** START OF Supplied data **

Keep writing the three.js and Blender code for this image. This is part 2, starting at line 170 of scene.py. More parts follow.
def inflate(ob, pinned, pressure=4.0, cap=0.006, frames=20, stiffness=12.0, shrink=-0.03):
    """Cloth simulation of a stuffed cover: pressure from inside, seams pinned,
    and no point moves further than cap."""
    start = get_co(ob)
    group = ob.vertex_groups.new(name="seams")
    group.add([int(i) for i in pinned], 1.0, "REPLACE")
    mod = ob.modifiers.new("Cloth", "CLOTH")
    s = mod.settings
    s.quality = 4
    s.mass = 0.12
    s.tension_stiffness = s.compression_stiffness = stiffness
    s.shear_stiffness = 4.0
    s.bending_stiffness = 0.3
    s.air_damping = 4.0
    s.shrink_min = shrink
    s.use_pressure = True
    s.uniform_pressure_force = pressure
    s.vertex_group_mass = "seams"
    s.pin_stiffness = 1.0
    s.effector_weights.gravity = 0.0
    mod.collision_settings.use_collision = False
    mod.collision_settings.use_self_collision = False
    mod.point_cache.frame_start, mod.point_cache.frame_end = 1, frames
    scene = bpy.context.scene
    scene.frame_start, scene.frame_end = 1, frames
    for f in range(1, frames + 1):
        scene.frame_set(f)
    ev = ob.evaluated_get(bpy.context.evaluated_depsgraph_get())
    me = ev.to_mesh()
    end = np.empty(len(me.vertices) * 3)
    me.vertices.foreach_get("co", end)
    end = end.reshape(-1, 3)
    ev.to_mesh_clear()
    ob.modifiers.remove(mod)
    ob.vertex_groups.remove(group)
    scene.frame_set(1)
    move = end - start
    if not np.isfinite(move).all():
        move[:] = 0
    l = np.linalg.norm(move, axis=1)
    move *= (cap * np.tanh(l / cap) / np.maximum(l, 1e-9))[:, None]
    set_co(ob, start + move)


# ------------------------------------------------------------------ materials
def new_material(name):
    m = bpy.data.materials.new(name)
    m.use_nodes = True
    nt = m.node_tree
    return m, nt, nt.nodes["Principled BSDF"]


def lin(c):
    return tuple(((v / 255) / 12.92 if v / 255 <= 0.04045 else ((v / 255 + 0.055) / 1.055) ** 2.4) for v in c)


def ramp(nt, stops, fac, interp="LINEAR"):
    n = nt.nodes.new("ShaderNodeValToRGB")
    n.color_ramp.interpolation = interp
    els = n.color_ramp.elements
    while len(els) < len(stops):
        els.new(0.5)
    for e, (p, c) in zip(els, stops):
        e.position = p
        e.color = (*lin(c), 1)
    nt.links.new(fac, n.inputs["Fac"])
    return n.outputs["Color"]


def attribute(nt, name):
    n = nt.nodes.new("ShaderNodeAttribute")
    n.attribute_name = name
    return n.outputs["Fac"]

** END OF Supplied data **

_What the task requires_
All of the data needs to be reproduced exactly, with no line missing.

_Final result_
Keep writing the three.js and Blender code for this image. This is part 2, starting at line 170 of scene.py. More parts follow.
def inflate(ob, pinned, pressure=4.0, cap=0.006, frames=20, stiffness=12.0, shrink=-0.03):
    """Cloth simulation of a stuffed cover: pressure from inside, seams pinned,
    and no point moves further than cap."""
    start = get_co(ob)
    group = ob.vertex_groups.new(name="seams")
    group.add([int(i) for i in pinned], 1.0, "REPLACE")
    mod = ob.modifiers.new("Cloth", "CLOTH")
    s = mod.settings
    s.quality = 4
    s.mass = 0.12
    s.tension_stiffness = s.compression_stiffness = stiffness
    s.shear_stiffness = 4.0
    s.bending_stiffness = 0.3
    s.air_damping = 4.0
    s.shrink_min = shrink
    s.use_pressure = True
    s.uniform_pressure_force = pressure
    s.vertex_group_mass = "seams"
    s.pin_stiffness = 1.0
    s.effector_weights.gravity = 0.0
    mod.collision_settings.use_collision = False
    mod.collision_settings.use_self_collision = False
    mod.point_cache.frame_start, mod.point_cache.frame_end = 1, frames
    scene = bpy.context.scene
    scene.frame_start, scene.frame_end = 1, frames
    for f in range(1, frames + 1):
        scene.frame_set(f)
    ev = ob.evaluated_get(bpy.context.evaluated_depsgraph_get())
    me = ev.to_mesh()
    end = np.empty(len(me.vertices) * 3)
    me.vertices.foreach_get("co", end)
    end = end.reshape(-1, 3)
    ev.to_mesh_clear()
    ob.modifiers.remove(mod)
    ob.vertex_groups.remove(group)
    scene.frame_set(1)
    move = end - start
    if not np.isfinite(move).all():
        move[:] = 0
    l = np.linalg.norm(move, axis=1)
    move *= (cap * np.tanh(l / cap) / np.maximum(l, 1e-9))[:, None]
    set_co(ob, start + move)


# ------------------------------------------------------------------ materials
def new_material(name):
    m = bpy.data.materials.new(name)
    m.use_nodes = True
    nt = m.node_tree
    return m, nt, nt.nodes["Principled BSDF"]


def lin(c):
    return tuple(((v / 255) / 12.92 if v / 255 <= 0.04045 else ((v / 255 + 0.055) / 1.055) ** 2.4) for v in c)


def ramp(nt, stops, fac, interp="LINEAR"):
    n = nt.nodes.new("ShaderNodeValToRGB")
    n.color_ramp.interpolation = interp
    els = n.color_ramp.elements
    while len(els) < len(stops):
        els.new(0.5)
    for e, (p, c) in zip(els, stops):
        e.position = p
        e.color = (*lin(c), 1)
    nt.links.new(fac, n.inputs["Fac"])
    return n.outputs["Color"]


def attribute(nt, name):
    n = nt.nodes.new("ShaderNodeAttribute")
    n.attribute_name = name
    return n.outputs["Fac"]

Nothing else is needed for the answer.